Tel, Alfred Kern, tout du long des 150 pages de ce chant d’amour et de mort. Les premiers mots « mourir dans la clarté », nous disent l’impitoyable lucidité, en même temps que le sens d’une quête entreprise d’abord à travers le roman, puis la poésie, à l’aube des années 50. Écrire, que ce soit Les voleurs de cendres, ou le Point vif, c’est chercher le sens de la vie, donner un sens à sa vie et à celle des autres. Tout le reste est littérature…

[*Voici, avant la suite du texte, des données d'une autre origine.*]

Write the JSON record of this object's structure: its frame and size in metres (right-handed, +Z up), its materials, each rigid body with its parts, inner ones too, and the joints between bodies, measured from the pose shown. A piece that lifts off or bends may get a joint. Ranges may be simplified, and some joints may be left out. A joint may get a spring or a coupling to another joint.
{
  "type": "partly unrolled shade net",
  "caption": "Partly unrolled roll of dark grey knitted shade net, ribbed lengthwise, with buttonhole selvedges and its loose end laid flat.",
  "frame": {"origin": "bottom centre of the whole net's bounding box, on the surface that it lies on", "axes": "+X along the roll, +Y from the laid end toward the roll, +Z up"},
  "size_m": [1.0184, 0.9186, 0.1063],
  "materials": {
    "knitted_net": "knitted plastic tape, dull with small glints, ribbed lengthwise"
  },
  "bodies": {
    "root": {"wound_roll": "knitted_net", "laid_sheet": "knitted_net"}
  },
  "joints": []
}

C’est dire que sa parole écrite, dans ce Carnet blanc, est cernée au plus près, de la conscience comme de l’inspiration : « un moment musical s’exalte à la fois irréel et audible, telle une musique qui voudrait embrasser les reliefs de la mémoire. » Depuis les années de la guerre, l’enfance à Schiltigheim, les études et les balades à Strasbourg ou à travers l’Europe, la création littéraire et les écrivains à Paris, le refuge de Haslach, au-dessus de Munster, et la méditation, la feuille blanche, le dialogue avec les mots.

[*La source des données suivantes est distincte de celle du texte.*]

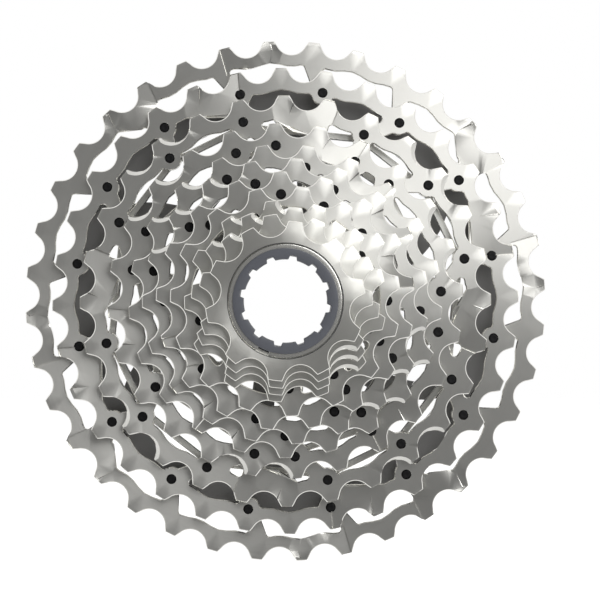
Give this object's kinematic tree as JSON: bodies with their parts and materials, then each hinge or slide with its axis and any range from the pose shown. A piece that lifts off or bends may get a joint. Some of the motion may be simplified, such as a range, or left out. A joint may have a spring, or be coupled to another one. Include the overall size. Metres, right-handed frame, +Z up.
{
  "type": "bicycle cassette",
  "caption": "Bicycle rear cassette: pinned steel sprockets stepping down in size to a machined cluster, on a dark spoked carrier, with a black lock tube that turns inside.",
  "frame": {"origin": "on the axle, in the plane of the carrier's rear face, which seats on the freehub", "axes": "Y along the axle with the small sprockets towards -Y and the wheel towards +Y, Z up, X to the right when seen from the small end"},
  "size_m": [0.1456, 0.0447, 0.1456],
  "materials": {
    "sprocket_steel": "nickel-plated stamped steel, satin, brushed round the axle",
    "cluster_steel": "nickel-plated machined steel, satin with turning marks",
    "carrier_alloy": "dark grey anodised aluminium, fine blasted",
    "tube_black": "black anodised aluminium, satin",
    "clip_steel": "bright spring steel",
    "pin_black": "blackened steel"
  },
  "bodies": {
    "cassette": {"sprocket_36t": "sprocket_steel", "sprocket_32t": "sprocket_steel", "sprocket_28t": "sprocket_steel", "sprocket_24t": "sprocket_steel", "sprocket_21t": "sprocket_steel", "sprocket_19t": "sprocket_steel", "sprocket_17t": "sprocket_steel", "sprocket_15t": "sprocket_steel", "mini_cluster": "cluster_steel", "carrier": "carrier_alloy", "pins_32_36": "pin_black", "pins_28_32": "pin_black", "pins_24_28": "pin_black", "pins_21_24": "pin_black", "pins_19_21": "pin_black", "pins_17_19": "pin_black", "pins_15_17": "pin_black"},
    "lock_tube": {"lock_tube": "tube_black", "retaining_clip": "clip_steel"}
  },
  "joints": [
    {"name": "lock_tube_spin", "type": "hinge", "parent": "cassette", "child": "lock_tube", "pos_m": [0, -0.02, 0], "axis": [0, -1, 0], "continuous": true}
  ]
}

Ainsi, dans ces pages lumineuses, les poèmes se déroulent tels des phylactères – au sens ancien – d’un radical inventaire du monde, celui de Kern, la nature, les images fondamentales, en même temps que notre propre approche de l’univers. Ce récitatif, serré jusqu’à cette « ligne des crêtes » qui revient comme un leitmotiv, prend aussitôt le ton du dialogue avec les proses, dans la vibration du ressouvenir aussi bien que dans la réflexion la plus aiguë, la clarté d’une métaphore. À travers chaque phrase affleure cette profession de foi : conjuguer le silence avec la mémoire – celle des livres comme celle des sens.
Oui, Philippe Jaccottet a raison de nous inviter à relire Alfred Kern, le visionnaire, le réaliste, le chantre de l’amour, « une conscience prise sur le vif ». Un inestimable écrivain.